The dynamics of creativity can flow across every boundary of discipline, time and culture. These dynamics have profound implications for all organizations, including schools, that want to promote creativity and innovation. In future posts, I’ll look at more at these implications for education and the world of work.

As an appetizer, let me share three examples of creativity that, I’m delighted to say, have been stimulated by some of my own work. I didn’t commission any of these and knew nothing about them until they were sent to me recently.

The first is a wonderful animation by Igloo Animations of the story of Gillian Lynne that I told in my TED Talk in 2006. The second is a fantastic live performance of music and movement by RCC Drumline based on the same talk.

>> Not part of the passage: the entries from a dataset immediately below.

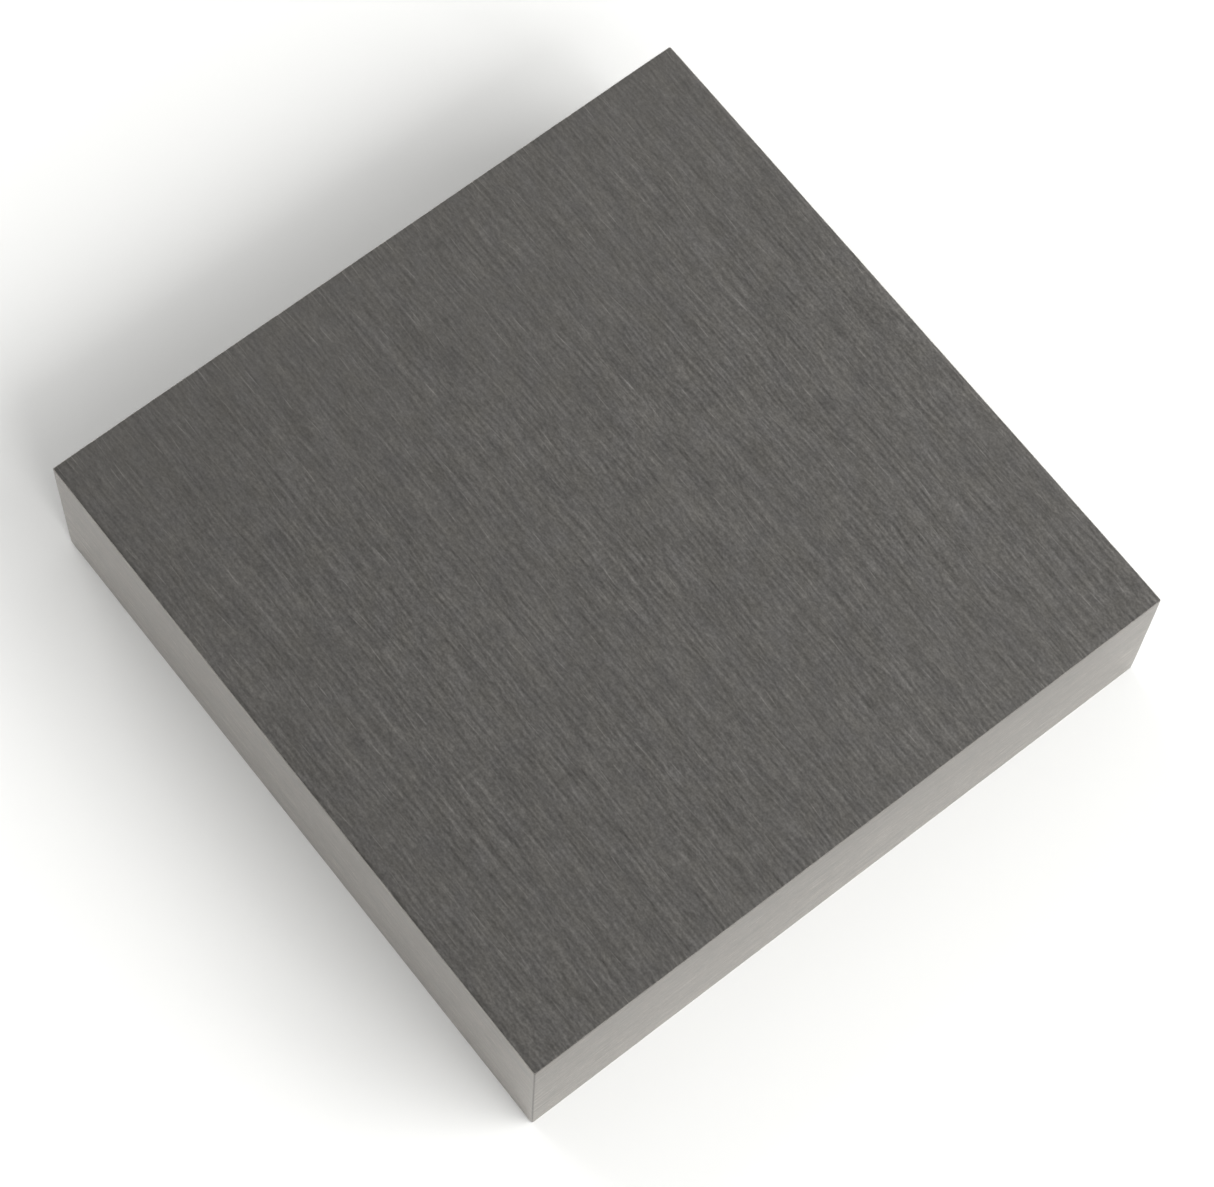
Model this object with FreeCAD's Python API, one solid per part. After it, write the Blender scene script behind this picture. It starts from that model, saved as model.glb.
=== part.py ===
import FreeCAD, Part
import os

# A steel slab for stamping, riveting and tooling leather on: one solid piece cut from flat bar,
# ground on all six faces, with every edge lightly broken so that it can't cut the hand or the work.
# X runs across the grinding grain, Y along it, and Z up. The origin is the centre of the base.
# All sizes are in millimetres.

WIDTH = 101.6            # across the grain: 4 in flat bar
DEPTH = 101.0            # along the grain: the length cut off the bar, ground square
THICKNESS = 25.0         # what grinding both faces clean leaves of 1 in bar
CORNER_BREAK = 0.3       # radius down the four upright corners
WORK_EDGE_BREAK = 0.25   # radius round the work face
BASE_EDGE_BREAK = 0.25   # radius round the base

TOUCH = 1e-6             # two lengths this close count as equal


def sawn_blank():
    """The square-edged blank, centred on the origin with its base at Z = 0."""
    corner = FreeCAD.Vector(-WIDTH / 2, -DEPTH / 2, 0)
    return Part.makeBox(WIDTH, DEPTH, THICKNESS, corner)


def upright_edges(shape):
    """The edges that run from the base to the work face."""
    return [edge for edge in shape.Edges if edge.BoundBox.ZLength > THICKNESS / 2]


def edges_at(shape, height):
    """The edges that lie wholly at one height."""
    return [
        edge
        for edge in shape.Edges
        if abs(edge.BoundBox.ZMin - height) < TOUCH and abs(edge.BoundBox.ZMax - height) < TOUCH
    ]


def steel_slab():
    """The finished slab: the blank with its corners rounded, then the work face and the base."""
    slab = sawn_blank()
    slab = slab.makeFillet(CORNER_BREAK, upright_edges(slab))
    slab = slab.makeFillet(WORK_EDGE_BREAK, edges_at(slab, THICKNESS))
    slab = slab.makeFillet(BASE_EDGE_BREAK, edges_at(slab, 0))
    return slab


def main():
    os.makedirs("parts", exist_ok=True)
    parts = {"steel_slab": steel_slab()}
    for name, shape in parts.items():
        shape.exportStep(os.path.join("parts", name + ".step"))
        print(name, "valid", shape.isValid(), "faces", len(shape.Faces), "volume", round(shape.Volume, 1))


main()
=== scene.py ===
import math

import bpy
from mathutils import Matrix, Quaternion, Vector


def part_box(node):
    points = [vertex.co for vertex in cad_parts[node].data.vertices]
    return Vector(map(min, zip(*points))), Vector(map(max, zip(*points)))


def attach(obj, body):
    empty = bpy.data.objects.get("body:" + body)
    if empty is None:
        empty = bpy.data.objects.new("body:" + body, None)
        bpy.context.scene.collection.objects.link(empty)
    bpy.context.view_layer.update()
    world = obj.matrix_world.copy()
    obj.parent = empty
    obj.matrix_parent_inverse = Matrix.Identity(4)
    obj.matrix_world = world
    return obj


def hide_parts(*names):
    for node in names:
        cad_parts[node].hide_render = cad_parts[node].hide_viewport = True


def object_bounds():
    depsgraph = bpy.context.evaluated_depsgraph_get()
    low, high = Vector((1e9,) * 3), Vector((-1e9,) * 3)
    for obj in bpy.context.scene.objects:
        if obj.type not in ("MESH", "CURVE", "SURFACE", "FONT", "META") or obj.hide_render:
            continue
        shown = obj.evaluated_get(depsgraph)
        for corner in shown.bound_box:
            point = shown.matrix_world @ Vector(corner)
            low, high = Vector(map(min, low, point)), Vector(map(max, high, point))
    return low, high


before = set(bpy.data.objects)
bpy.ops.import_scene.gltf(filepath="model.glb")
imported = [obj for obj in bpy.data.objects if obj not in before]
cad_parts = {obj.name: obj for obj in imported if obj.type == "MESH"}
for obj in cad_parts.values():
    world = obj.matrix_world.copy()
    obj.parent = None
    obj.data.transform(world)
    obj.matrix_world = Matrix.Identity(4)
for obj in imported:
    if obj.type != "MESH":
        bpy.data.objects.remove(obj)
CAD_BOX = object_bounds()

# A steel slab for hammering and stamping leather on: one piece of flat bar, with its work face
# and base surface ground and its four sides linished. X runs across the grinding grain of the
# work face, Y along it and Z up, and the base rests at Z = 0. Lengths are in metres.

MM = 0.001
NODE = "steel_slab"
LOW, HIGH = (Vector(corner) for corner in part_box(NODE))
SIZE = HIGH - LOW
MIDDLE = (LOW + HIGH) / 2
GRAIN_MAP = "grain"           # the UV map that every scratch follows: U across the grain, V along

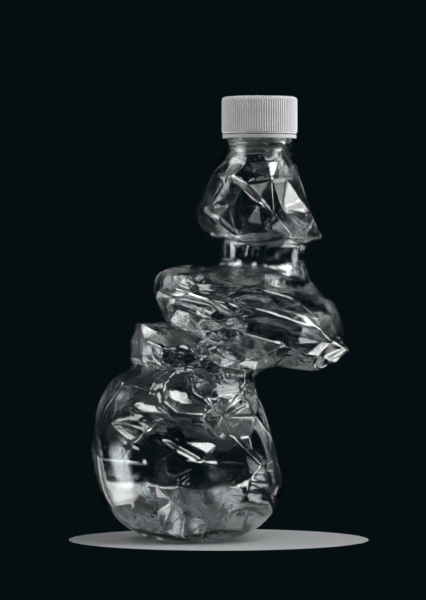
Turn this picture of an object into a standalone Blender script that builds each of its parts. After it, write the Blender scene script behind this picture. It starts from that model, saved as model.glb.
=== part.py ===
"""A crushed clear drink bottle, standing on its base with its screw cap on.

The bottle was blown as one shell. It has been twisted and pressed down, so its wall lies in
tilted folds. Metres, +Z up, the front faces -Y, and the bottle stands on Z = 0.
"""

import math
import random
from collections import namedtuple

import bmesh
import bpy
import numpy as np

# Columns of the shell. A fold line breaks into this many flat facets, each four columns wide.
FACETS = 14
COLUMNS_PER_FACET = 4

# Neck finish: the moulded top of the bottle, which the crushing has left round
NECK_X = 0.0163
NECK_Y = -0.0020
NECK_RADIUS = 0.01245
NECK_WALL = 0.00160
BORE_RADIUS = NECK_RADIUS - NECK_WALL
FINISH_HEIGHT = 0.0162
LIP_CHAMFER = 0.0005
RING_REACH = 0.00305
RING_RADIUS = NECK_RADIUS + RING_REACH
RING_THICKNESS = 0.0012
RING_EDGE = 0.0003
BEAD_REACH = 0.00145
BEAD_RADIUS = NECK_RADIUS + BEAD_REACH
BEAD_RISE = 0.0030
BEAD_WIDTH = 0.0010
BEAD_SLOPE = 0.0008
COLLAR_STEP = 0.00045
COLLAR_RADIUS = NECK_RADIUS + COLLAR_STEP
COLLAR_HEIGHT = 0.0063

# Walls of the blown shell, which is thin over the body and thick at the base
SHOULDER_WALL = 0.0005
BODY_WALL = 0.0003
HEEL_WALL = 0.0010
BASE_WALL = 0.0022

# Screw cap, which clears the bead that its tamper band used to hold
RIB_COUNT = 96
RIB_DEPTH = 0.00030
SKIRT_WALL = 0.0006
SKIRT_CLEARANCE = 0.0003
SKIRT_BORE_RADIUS = BEAD_RADIUS + SKIRT_CLEARANCE
SKIRT_RADIUS = SKIRT_BORE_RADIUS + SKIRT_WALL + RIB_DEPTH
CAP_TOP = 0.0016
CAP_EDGE = 0.0014
CAP_RIM = 0.0008
SEAL_HEIGHT = 0.0028
SEAL_WALL = 0.0009
SEAL_CLEARANCE = 0.0003
LIP_CLEARANCE = 0.0003

# Tamper band: the ring that the cap leaves on the neck when it is first opened
BAND_HEIGHT = 0.0014
BAND_WALL = 0.00055
BAND_HOLD = 0.0003
BAND_FLAP = 0.0006
BAND_CLEARANCE = 0.0003
BAND_RADIUS = BEAD_RADIUS + BAND_CLEARANCE + BAND_WALL
BAND_SLIT = 0.0004
BAND_FLOOR_CLEARANCE = 0.0003

# Each fold line of the shell, from the shoulder down to the base: its left and right ends, its
# depth from front to back, how far its middle lies behind the centre and how much its back is
# raised. Facet is 0 where the wall is still round and 1 where it is creased flat, and crumple
# is how far a crease's corners stray. Rows is how many rows of faces lead to the next line:
# over two rows the corners move on by half a facet, so that the wall there breaks into triangles.
Fold = namedtuple("Fold", "left_x left_z right_x right_z depth y lift facet crumple wall rows")
FOLDS = {
    "shoulder_top": Fold(
        0.0008, 0.1524, 0.0304, 0.1518, 0.0300, -0.0018, 0.0, 0.0, 0.0, SHOULDER_WALL, 2),
    "shoulder_crease": Fold(
        -0.0027, 0.1456, 0.0321, 0.1452, 0.0370, -0.0014, 0.0010, 1.0, 0.0018, BODY_WALL, 2),
    "shoulder_ridge": Fold(
        -0.0090, 0.1310, 0.0388, 0.1273, 0.0480, -0.0010, -0.0020, 1.0, 0.0034, BODY_WALL, 2),
    "shoulder_skirt": Fold(
        -0.0055, 0.1225, 0.0406, 0.1206, 0.0460, -0.0004, 0.0, 1.0, 0.0030, BODY_WALL, 1),
    "shoulder_under": Fold(
        -0.0030, 0.1204, 0.0380, 0.1180, 0.0400, 0.0, 0.0, 0.8, 0.0014, BODY_WALL, 1),
    "waist_top": Fold(
        0.0010, 0.1194, 0.0351, 0.1167, 0.0345, 0.0, 0.0, 0.3, 0.0004, BODY_WALL, 1),
    "waist": Fold(
        0.0014, 0.1150, 0.0343, 0.1132, 0.0330, 0.0, 0.0, 0.0, 0.0, BODY_WALL, 1),
    "waist_foot": Fold(
        0.0008, 0.1104, 0.0345, 0.1090, 0.0336, 0.0, 0.0, 0.0, 0.0, BODY_WALL, 1),
    "flare": Fold(
        -0.0016, 0.1082, 0.0369, 0.1034, 0.0400, -0.0004, 0.0, 0.3, 0.0006, BODY_WALL, 1),
    "upper_pleat_top": Fold(
        -0.0096, 0.1085, 0.0406, 0.0992, 0.0530, -0.0008, 0.0010, 1.0, 0.0016, BODY_WALL, 1),
    "upper_pleat_brow": Fold(
        -0.0194, 0.1092, 0.0457, 0.0944, 0.0640, -0.0012, 0.0020, 1.0, 0.0026, BODY_WALL, 2),
    "upper_pleat_tuck": Fold(
        -0.0250, 0.1050, 0.0495, 0.0880, 0.0630, -0.0012, 0.0010, 1.0, 0.0024, BODY_WALL, 1),
    "upper_pleat_ridge": Fold(
        -0.0261, 0.1010, 0.0516, 0.0800, 0.0720, -0.0012, -0.0020, 1.0, 0.0024, BODY_WALL, 2),
    "upper_pleat_crease": Fold(
        -0.0252, 0.0965, 0.0514, 0.0755, 0.0650, -0.0012, -0.0020, 1.0, 0.0028, BODY_WALL, 1),
    "upper_pleat_belly": Fold(
        -0.0236, 0.0925, 0.0465, 0.0705, 0.0690, -0.0010, -0.0010, 1.0, 0.0026, BODY_WALL, 2),
    "upper_pleat_foot": Fold(
        -0.0219, 0.0885, 0.0406, 0.0665, 0.0600, -0.0004, 0.0, 1.0, 0.0024, BODY_WALL, 1),
    "middle_groove": Fold(
        -0.0208, 0.0872, 0.0215, 0.0686, 0.0450, 0.0, 0.0, 1.0, 0.0014, BODY_WALL, 1),
    "lower_pleat_top": Fold(
        -0.0329, 0.0869, 0.0173, 0.0669, 0.0540, 0.0006, 0.0, 1.0, 0.0016, BODY_WALL, 2),
    "lower_pleat_ridge": Fold(
        -0.0359, 0.0796, 0.0149, 0.0654, 0.0600, 0.0010, -0.0010, 1.0, 0.0022, BODY_WALL, 1),
    "lower_pleat_foot": Fold(
        -0.0359, 0.0720, 0.0144, 0.0626, 0.0560, 0.0008, -0.0010, 1.0, 0.0020, BODY_WALL, 1),
    "lower_groove": Fold(
        -0.0344, 0.0704, 0.0148, 0.0595, 0.0510, 0.0004, 0.0, 1.0, 0.0010, BODY_WALL, 1),
    "belly_top": Fold(
        -0.0433, 0.0630, 0.0153, 0.0568, 0.0630, 0.0, 0.0, 1.0, 0.0022, BODY_WALL, 2),
    "belly_crease": Fold(
        -0.0476, 0.0551, 0.0180, 0.0516, 0.0680, 0.0, 0.0030, 1.0, 0.0032, BODY_WALL, 2),
    "belly": Fold(
        -0.0500, 0.0453, 0.0210, 0.0416, 0.0740, 0.0, 0.0010, 1.0, 0.0026, BODY_WALL, 2),
    "upper_line": Fold(
        -0.0516, 0.0348, 0.0241, 0.0305, 0.0770, 0.0, 0.0, 0.4, 0.0012, BODY_WALL, 1),
    "lower_line": Fold(
        -0.0500, 0.0246, 0.0262, 0.0215, 0.0766, 0.0, 0.0, 0.2, 0.0006, BODY_WALL, 1),
    "heel_top": Fold(
        -0.0476, 0.0159, 0.0251, 0.0165, 0.0730, 0.0, 0.0, 0.2, 0.0006, HEEL_WALL, 1),
    "heel": Fold(
        -0.0427, 0.0086, 0.0222, 0.0104, 0.0650, 0.0, 0.0, 0.2, 0.0004, HEEL_WALL, 1),
    "heel_foot": Fold(
        -0.0341, 0.0030, 0.0161, 0.0043, 0.0510, 0.0, 0.0, 0.0, 0.0, HEEL_WALL, 1),
    "rest_outside": Fold(
        -0.0275, 0.0, 0.0065, 0.0, 0.0400, 0.0, 0.0, 0.0, 0.0, BASE_WALL, 1),
    "rest_inside": Fold(
        -0.0245, 0.0, 0.0035, 0.0, 0.0340, 0.0, 0.0, 0.0, 0.0, BASE_WALL, 1),
    "push_up_wall": Fold(
        -0.0225, 0.0060, -0.0010, 0.0055, 0.0260, 0.0, 0.0, 0.5, 0.0006, BASE_WALL, 1),
    "push_up_crown": Fold(
        -0.0185, 0.0130, -0.0075, 0.0120, 0.0150, 0.0, 0.0, 0.8, 0.0010, BASE_WALL, 1),
}
PUSH_UP_PEAK = (-0.0130, 0.0, 0.0160)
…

The third is a powerful collage of images and video clips stimulated by a talk I gave in London on The Power of Imagination.

Each of these pieces shows how creative ideas constantly feed off each other, and how different media take them in completely different directions. It’s because of this constant cross pollination of ideas between people and disciplines that so many space scientists were inspired by Star Trek, that electricity facilitated rock and roll and that you can now play the blues on your cell phone.